Cette réflexion est déjà menée quotidiennement chez HRW. Nos collègues cherchent constamment des moyens d’atteindre plus facilement des objectifs de plus en plus élevés. Nous savons ce que nous avons fait, comment cela a fonctionné, et ce que nous aurions pu faire différemment. Notre défi est de transposer les informations les plus essentielles, qui sont dans nos têtes et dans nos conversations, sous une forme nous permettant de construire une base de connaissance institutionnelle.

Simplifier

Les processus complexes et fastidieux ne vont tout simplement pas marcher pour notre organisation. Le fait que l’évaluation nécessite un niveau spécifique de documentation rigoureuse est une idée dont nous nous passons. La perfection n’est pas une nécessité. Saisir une partie de notre réflexion est mieux que rien. Pour l’instant, nous essayons de développer une méthode d’apprentissage et d’évaluation qui soit simple et qui mobilise peu de ressources, en particulier en terme de temps consacré par le personnel. L’idée est de documenter, de manière légère et agile, les principaux accomplissements et enseignements. Comment transformer de brèves conversations en connaissances généralisables, accessibles et utiles ? Comment le faire systématiquement et de manière à ne pas nous détourner de notre activité principale ?

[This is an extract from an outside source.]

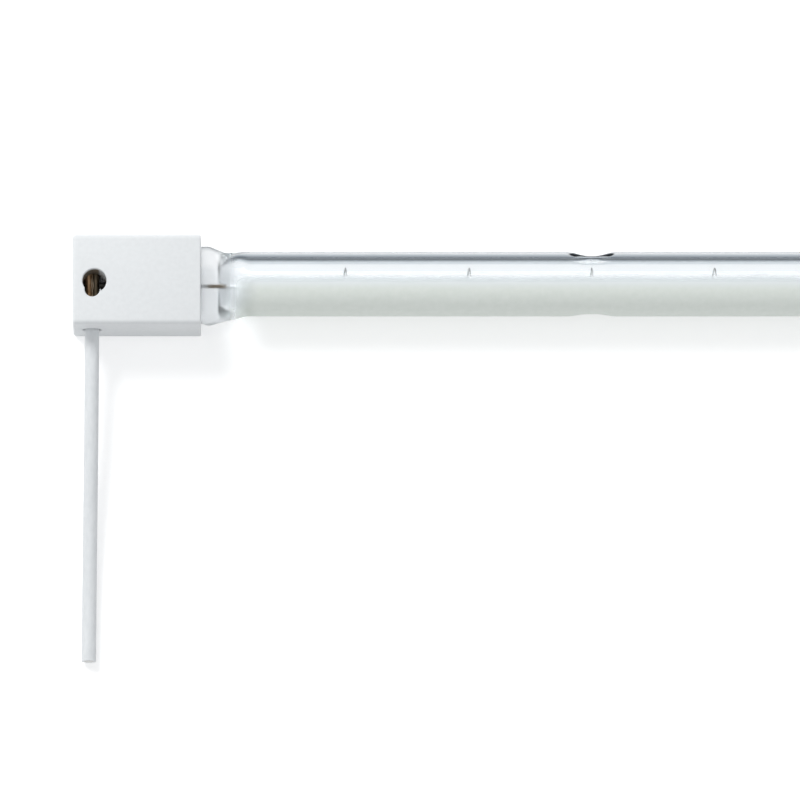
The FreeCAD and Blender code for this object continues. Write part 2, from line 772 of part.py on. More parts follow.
def write_steps():
    """One STEP file for each sub-part, named by its label."""
    os.makedirs("parts", exist_ok=True)
    for piece in sub_parts:
        piece.Shape.exportStep(f"parts/{piece.Label}.step")


fill_sheet()
envelope_outside, hollow_envelope = make_quartz()
inner_lead_outside = make_inner_lead()
foil = make_foil()
pin_outside = make_pin()
sealed_in = fuse("sealed_in", [inner_lead_outside, foil, pin_outside])
left_sealed = cut("left_sealed", hollow_envelope, sealed_in)
quartz_tube = cut("quartz_tube", left_sealed, mirror(sealed_in, "sealed_in_right"))
coating = make_coating(envelope_outside)
filament = make_filament()
supports = make_supports()
left_end = [
    cut("left_inner_lead", inner_lead_outside, foil),
    foil,
    cut("left_outer_pin", pin_outside, foil),
    make_splice(),
    make_lead_core(),
    make_lead(),
    make_cap(),
    make_cement(envelope_outside),
]
right_end = [mirror(piece, piece.Name.replace("left", "right")) for piece in left_end]
sub_parts = [
    quartz_tube,
    coating,
    filament,
    *supports,
    *left_end,
    *right_end,
]
check_document()
write_steps()
for piece in sub_parts:
    print(f"{piece.Label}: {piece.Shape.Volume:.3f} cubic mm")
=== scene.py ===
import json
import math

import bmesh
import bpy
import numpy as np
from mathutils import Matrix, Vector, noise

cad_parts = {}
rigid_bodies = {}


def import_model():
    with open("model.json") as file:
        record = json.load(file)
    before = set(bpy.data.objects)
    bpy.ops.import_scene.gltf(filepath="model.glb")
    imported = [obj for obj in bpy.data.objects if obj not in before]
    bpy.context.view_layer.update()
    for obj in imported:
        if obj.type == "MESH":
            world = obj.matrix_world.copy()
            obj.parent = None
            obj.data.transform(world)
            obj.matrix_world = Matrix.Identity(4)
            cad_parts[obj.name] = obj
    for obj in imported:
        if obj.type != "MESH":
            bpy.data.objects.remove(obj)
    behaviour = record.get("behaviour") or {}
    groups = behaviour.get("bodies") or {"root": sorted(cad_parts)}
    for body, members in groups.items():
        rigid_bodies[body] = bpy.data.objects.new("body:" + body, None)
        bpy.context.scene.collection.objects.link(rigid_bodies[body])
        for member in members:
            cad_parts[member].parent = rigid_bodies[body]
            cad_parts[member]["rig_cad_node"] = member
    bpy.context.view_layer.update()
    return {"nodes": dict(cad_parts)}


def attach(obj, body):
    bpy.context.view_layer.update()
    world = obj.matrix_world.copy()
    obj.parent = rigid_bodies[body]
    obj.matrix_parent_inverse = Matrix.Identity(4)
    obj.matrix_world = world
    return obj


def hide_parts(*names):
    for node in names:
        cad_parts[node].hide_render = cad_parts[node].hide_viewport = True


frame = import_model()

# Lengths are written in millimetres and multiplied by MM where they go into a mesh
MM = 0.001

# The lamp: X along the tube, leads toward -Y, Z up from the floor
TUBE_Y = 0.3
AXIS_Z = 5.3
TUBE_RADIUS = 5.0
BORE_RADIUS = 3.7
TUBE_REACH = 151.1
BORE_END = 154.4
COIL_Y = -0.2
COIL_Z = 5.1
CAP_FACE = 177.7
CAP_MOUTH = 157.7
PINCH_END = 169.4
LEAD_X = 174.73
CAP_WIDTH = 14.25
DIMPLES = (-96.5, 0.0, 96.5)
SUPPORT_PITCH = 19.3


# Meshes


def link(thing):
    bpy.context.scene.collection.objects.link(thing)
    return thing


def piece(name, points, faces, smooth=True):
    """A mesh object from points in millimetres."""
    mesh = bpy.data.meshes.new(name)
    mesh.from_pydata([tuple(c * MM for c in p) for p in points], [], faces)
    mesh.validate()
    mesh.polygons.foreach_set("use_smooth", [smooth] * len(mesh.polygons))
    mesh.update()
    return link(bpy.data.objects.new(name, mesh))


def tube_mesh(rings, closed=True, start=0, capped=True):
    """Points and faces of a skin over rings of equally many points; closed rings join end to end."""
    count = len(rings[0])
    points = [p for ring in rings for p in ring]
    faces = []
    sides = count if closed else count - 1
    for k in range(len(rings) - 1):
        for j in range(sides):
            a = start + k * count + j
            b = start + k * count + (j + 1) % count
            faces.append((a, b, b + count, a + count))
    if closed and capped:
        faces.append(tuple(start + j for j in reversed(range(count))))
        last = start + (len(rings) - 1) * count
        faces.append(tuple(last + j for j in range(count)))
    return points, faces


def join(*parts):
    """Several (points, faces) in one."""
    points, faces = [], []
    for more_points, more_faces in parts:
        base = len(points)
        points += more_points
        faces += [tuple(base + i for i in face) for face in more_faces]
    return points, faces


def mirrored(points, faces):
    """The right end's twin."""
    return [(-x, y, z) for x, y, z in points], [tuple(reversed(face)) for face in faces]


def wire(line, radius, sides=10, closed_ends=True):
    """A round wire along a line of points, with a frame that doesn't twist."""
    line = [Vector(p) for p in line]
    count = len(line)
    normal = None
    rings = []
    for k, p in enumerate(line):
        ahead = line[min(k + 1, count - 1)] - line[max(k - 1, 0)]
        ahead.normalize()
        if normal is None:
            normal = ahead.orthogonal()
        normal = (normal - ahead * normal.dot(ahead)).normalized()
        side = ahead.cross(normal)
        ring = []
        for j in range(sides):
            a = 2 * math.pi * j / sides
            ring.append(tuple(p + normal * (radius * math.cos(a)) + side * (radius * math.sin(a))))
        rings.append(ring)
    return tube_mesh(rings, capped=closed_ends)


def smoothstep(low, high, value):
    t = min(1.0, max(0.0, (value - low) / (high - low)))
    return t * t * (3 - 2 * t)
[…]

Plutôt que d’instituer un processus obligatoire dicté par la direction, nous explorons des idées avec notre personnel enthousiaste. Nous cherchons à consolider un langage commun sur l’impact et le « chemin du changement ». Nous essayons de développer des outils pour documenter les réflexions dont nous discutons d’une manière qui nous permette de partager les leçons pertinentes avec les autres. En simplifiant la manière dont nous conduisons nos évaluations, nous pouvons en apprendre davantage sur la manière de réussir dans notre travail.